Standing Barbell Shoulder Press
Ingredient 4 Automatic technique
So we've laid the groundwork that will allow you to do the lift. What comes next, as I said in the previous section, is practice. That's where your ego can be your worst enemy. You need to use light loads until you master the geometry of the strict press. Here's what that geometry consists of:
A full range of motion: There's no point in half-repping your overhead press. All it will do is make tight muscles tighter and keep weak links weak. If you can't touch bottom (your collarbone) or go to full lock-out without experiencing pain, something's wrong. Refer to the above sections, work on the weakness, and lower the load when you're ready to try again.
Perfect elbow position for you: I use a hand grip that's just outside shoulder width for my standing press. My elbows stay tucked right under the bar, no more than an inch in front of it. As I press, I actively try to rotate the elbows so that they face outwards by the end of the lift. This positional shift allows the middle delts to become more involved, which makes for a stronger lockout force, since the elbows will remain under the bar.
No matter what width works best for you, your elbows should not be bent at the top of the lift. You should be able to hold the load locked out above your head for two minutes if you want to.

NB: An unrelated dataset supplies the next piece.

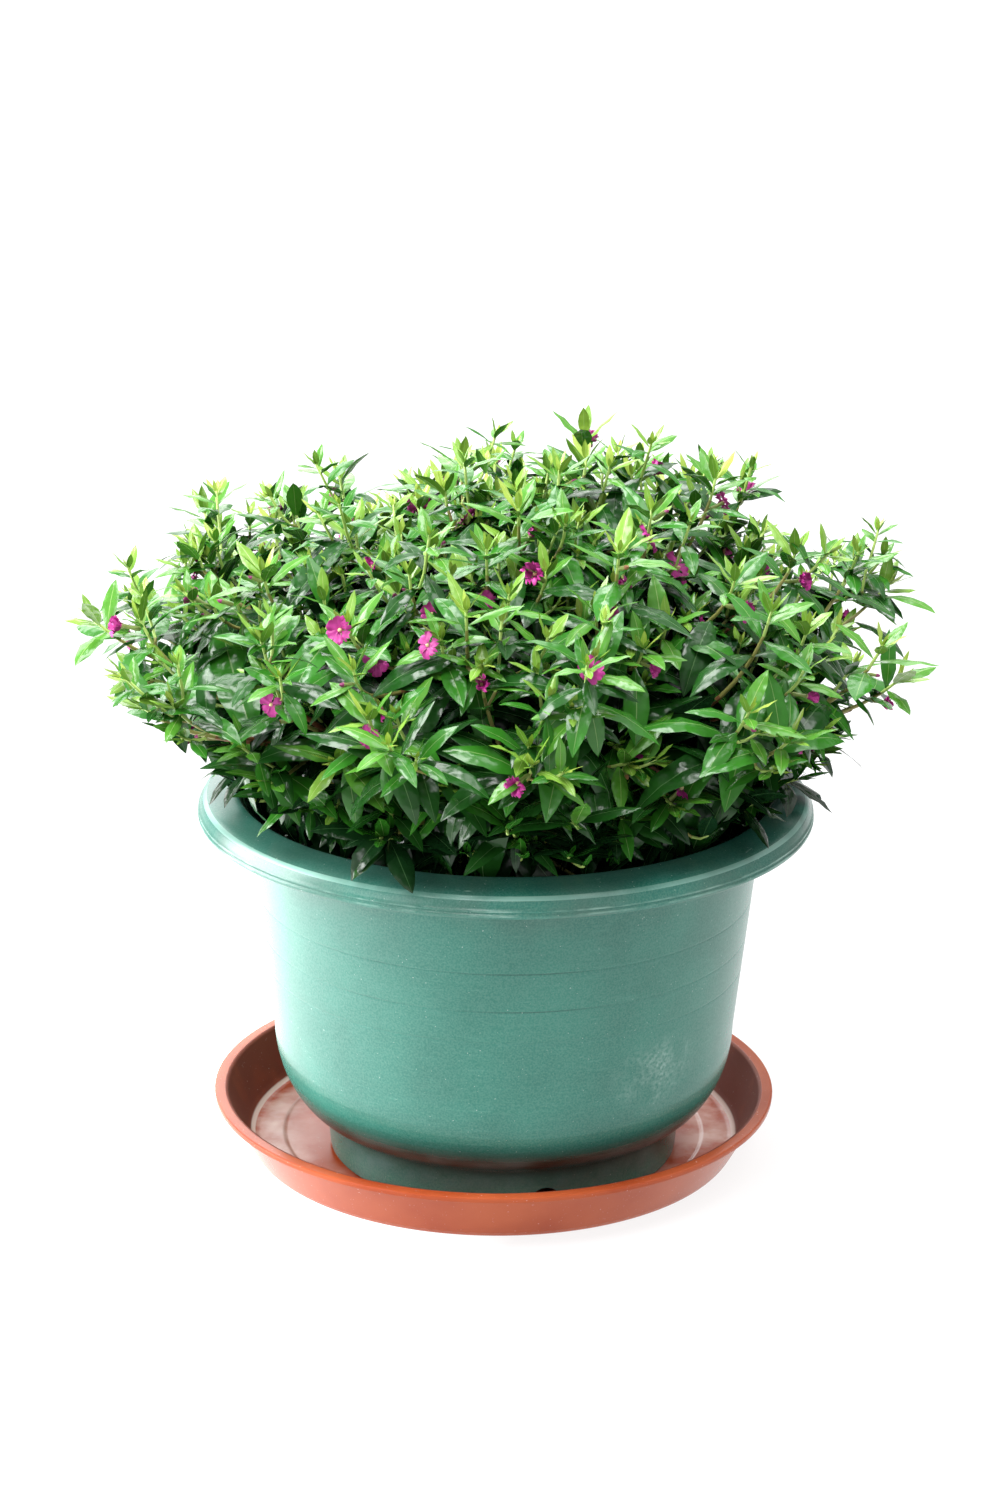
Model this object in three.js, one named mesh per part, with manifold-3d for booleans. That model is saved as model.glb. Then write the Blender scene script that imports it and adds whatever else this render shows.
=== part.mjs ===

Head through the window: When your arms are above your head, you need to get your head "through the window" they create as soon as possible. This will position your spine and shoulder blades under the load as early as possible, creating a foundation that will give you more drive.
No cheating: Sorry, but this really needs to be emphasized. If you've gotta cheat, you're too weak—plain and simple. Don't do all the stuff that those lifters used to do when the clean-and-press was an Olympic event. Don't use your legs, don't lean your back, and don't cut your ROM.
If you really want to get strong, you'll need to dissect the lift and focus on the basics. Sure, it's frustrating to start at the bottom, but the results will speak for themselves when it comes to your lifting numbers and physical development. You're welcome.